Source: In Interview with Just Erotic Romance Reviews, September 2007


What do you like best about being a writer?

NOT TRAVELING. I’ll say it again. Not traveling. I was in a profession for 30 years in which I traveled constantly, and it’s not fun, year after year, decade after decade, living in hotel rooms and spending hours in airports and train stations, nearly eaten up with stress. Now I’m just a little agoraphobic. Traveling from my study to the kitchen is a big deal. Just kidding.

And the other big thing is that I finally get to write down these stories that have been in my head forever. And they PAY me to do this. How cool is that?

Source: In Interview with Just Erotic Romance Reviews, September 2007


Have you written any other categories of fiction, or do you plan to? Have you considered writing any other category of romance i.e. paranormals, or are you perfectly happy where you are?

I love writing exactly what I’m writing right now. Umm, paranormals? Maybe not. I was a big science fiction fan as a kid, teenager and young adult. Read loads of the stuff and loved it. But somehow I’m not attracted to it now. Since I write something akin to thrillers, I really really enjoy the gritty details of the suspense subplot, and making it as real as possible. I read lots of books about soldiering, truly fascinating. Those are all intensely reality-based books and I like to have that solid base and build my wonderful fairy tales on top of that.
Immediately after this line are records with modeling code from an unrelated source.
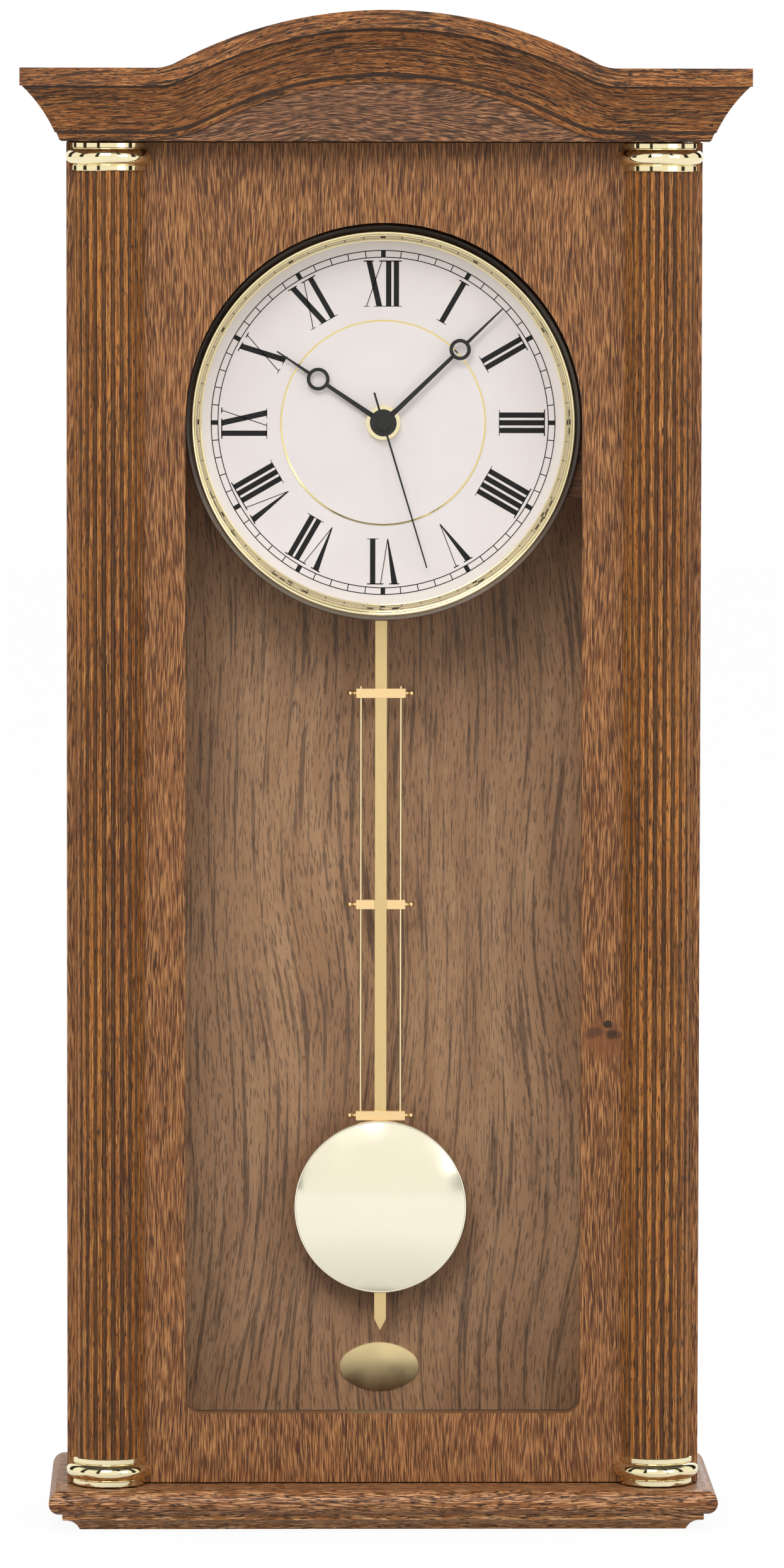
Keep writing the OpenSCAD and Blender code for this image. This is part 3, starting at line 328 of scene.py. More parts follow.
FIELD_CUT = {
    "tones": ("6F4227", "7E502F"), "light": "C48A5E", "dark": "2C180C",
    "bend": (16, 50, 20), "rings": (26, 1.5, 0.47, 0.6, 0.8),
    "pale": (7, 0.5, 0.45, 0.62, 1.0), "pores": (4.5, 0.38, 0.5, 0.62, 0.85),
}
BASE_CUT = {
    "tones": ("83502A", "986237"), "light": "DBA373", "dark": "2E190B",
    "bend": (9, 60, 20), "rings": (45, 1.2, 0.5, 0.64, 0.5),
    "pale": (9, 0.48, 0.46, 0.64, 1.0), "pores": (3.6, 0.38, 0.52, 0.62, 0.95),
}
# Broad soft patches of lighter and darker stain: cell length and width, and the ends of the mask
DRIFT_LENGTH, DRIFT_WIDTH, DRIFT_LOW, DRIFT_HIGH = 120, 16, 0.35, 0.65
# The lacquer fills the pores until they are only a tenth of a millimetre deep.
PORE_DEPTH, PORE_STRENGTH = 0.12, 0.35
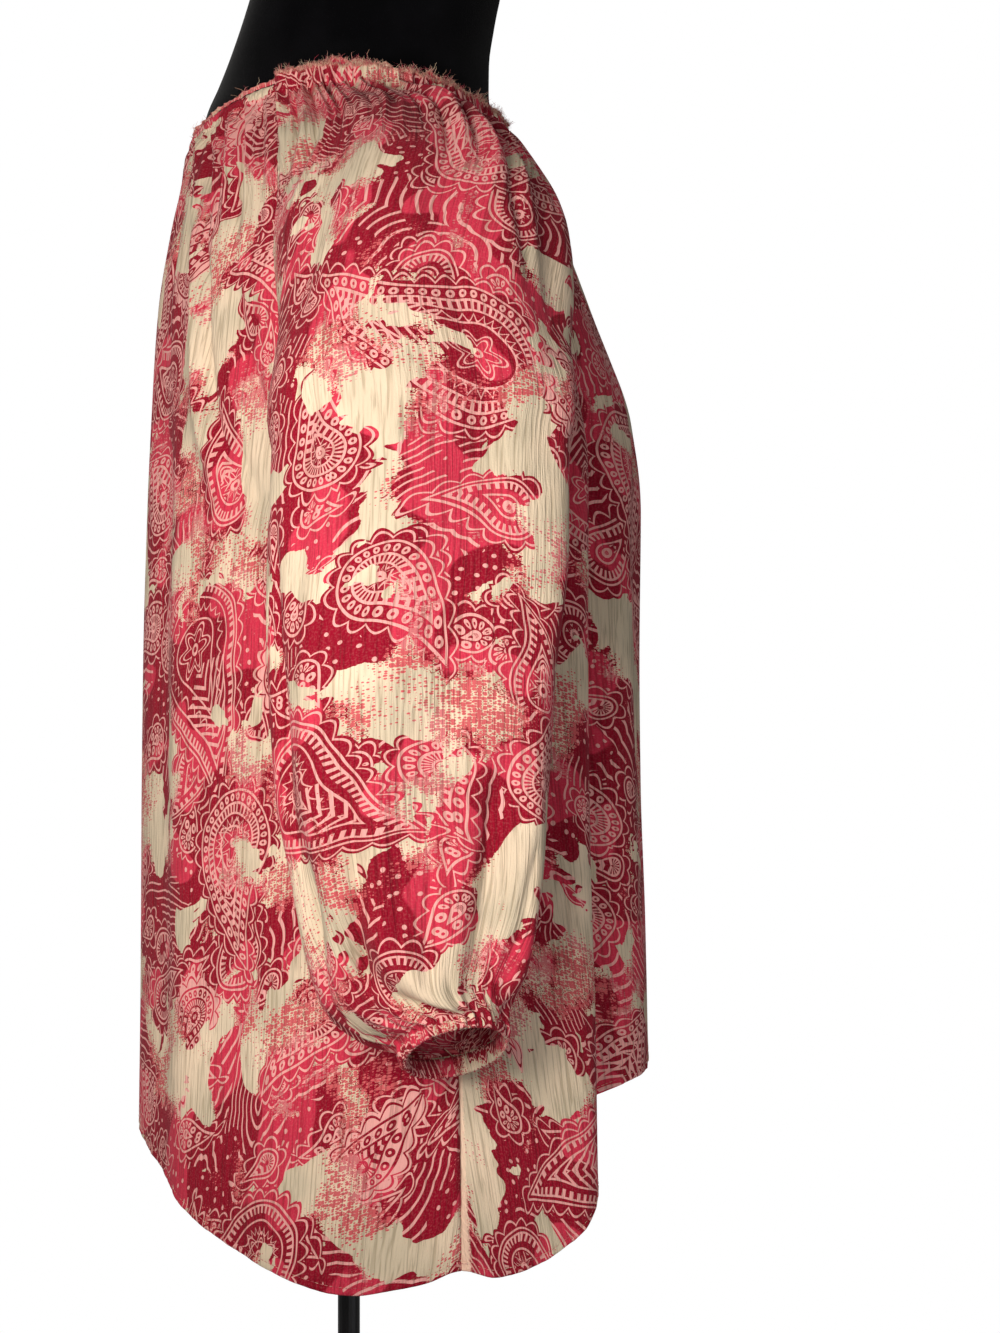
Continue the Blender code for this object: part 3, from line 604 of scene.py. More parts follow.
paisley = paisleyGroup()
chiffon = {
    "crimson": "#9A0526", "rose": "#D4344E", "coral": "#D8606E", "cream": "#F0DABD", "thread": "#F2B0A8",
    "greyCream": "#D8C8AC", "paintedCreaseShade": "#8C7F64", "wornEdge": "#D98F80", "paintedHighlightStrip": "#FFDFC2",
    "roughness": 0.88, "through": 0.24, "bump": 0.0011,
    # the drawing: its scale, how it wobbles, and the layers' spacing and shift
    "drawingScale": 0.80, "swayPitch": 38, "sway": (10, 10, 0),
    "layers": ((128, (0, 0, 0)), (70, (311, 97, 0)), (37, (57, 733, 0))),
    # between the motifs: echo lines above one level of the zone field, seeds below another
    "echoPitch": 2.6, "echoLine": 0.65, "echoAbove": 0.47, "seedPitch": 6.2, "seedSize": 0.15,
    "seedBelow": 0.42, "swapAbove": 0.82,
    # size and detail of the uneven fields: zone, grain, softness, tone
    "fields": ((40, 1.0), (1.1, 1.0), (44, 1.5), (46, 1.0)),
    # the torn patches: size, the level of their edge, and how much further each layer's motifs reach
    "tornPitch": 50, "tornEdge": 0.500, "reach": (0.085, 0.085, 0.045),
    "dash": (2.2, 1.4), "dashPale": 0.45, "dashFar": 0.85, "crinkle": (1.5, 32), "crepe": 0.18,
    # ramps over a field: where each begins and ends, and between which shares
    "softness": (0.47, 0.57, 0.006, 0.20), "rosy": (0.540, 0.556), "greyer": (0.35, 0.65),
    "speck": (0.45, 0.75, 0.0, 0.08), "cover": (0.42, 0.58, 0.05, 0.62), "shade": (0.33, 0.50, 0.40, 0.0),
    "worn": (1.6, 5.2, 0.85, 0.0), "strip": (1.25, 1.6, 0.85, 0.0), "smear": 0.85,
}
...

And I particularly like my heroes to be absolutely thoroughly grounded in this world. They know exactly how it works, how things work. They can change a tire in a snowstorm, shoot their way out of trouble, survive in the Arctic. They are a little clueless about the human heart, but luckily their women are up to the task of teaching them.

Source: In Interview with Just Erotic Romance Reviews, September 2007


What attracted you to writing erotic romantic suspense?

Well, I can’t imagine any genre more exciting than erotic romantic suspense. You’ve got true love, passionate sex, danger and adventure. As the song goes, who could ask for anything more?